The technique described in this report makes the use of a surgical bioprosthesis rather than a mechanical valve potentially more attractive in patients undergoing conventional valve replacement (16), and already this trend is being observed. However, the resulting internal diameter of the valve decreases with every deployment. This “Russian doll” effect might become more evident in light of successful procedures within both bioprosthetic and TAVI replacements and might serve as an additional driver for the development of valves with smaller diameters. Indeed the longest surviving recipient of the CoreValve (Medtronic) system was also the first to have a “valve-in-valve” procedure, and 3-year follow-up has shown maintenance of clinical status and a well-functioning valve (17). It is notable in our series that the gradients obtained on initial follow-up are not negligible. Although this is unlikely to be important in patients for whom there was no other acceptable surgical alternative, this would not be the case for a patient with a longer life-expectancy. Similarly, if the valvular gradient remains stable over time, this is less of a concern than if the gradient begins to rise with ingrowth of tissue.

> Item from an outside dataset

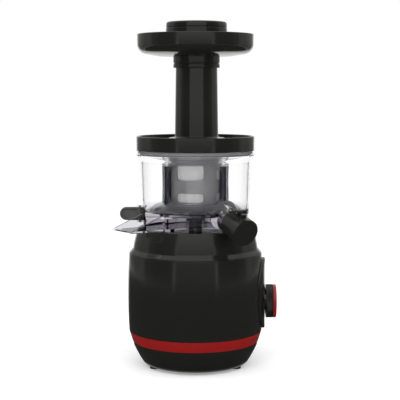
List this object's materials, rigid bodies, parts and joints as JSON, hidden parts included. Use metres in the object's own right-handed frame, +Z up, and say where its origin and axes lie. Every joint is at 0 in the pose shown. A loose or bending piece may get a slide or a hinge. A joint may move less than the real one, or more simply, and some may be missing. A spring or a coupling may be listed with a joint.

The evidence for the use of TAVI is limited, as with any new technology, and consists of mainly of registry data. This can often include the steeper initial learning curve—although impressive procedural success rates of 97% and mortality of 1.5% have recently been reported by a multicenter group (18).

We have confirmed the viability of TAVI in degenerative bioprostheses, both stenotic and regurgitant. Long-term follow up of these patients is required to demonstrate ongoing benefits and limitations of this technique.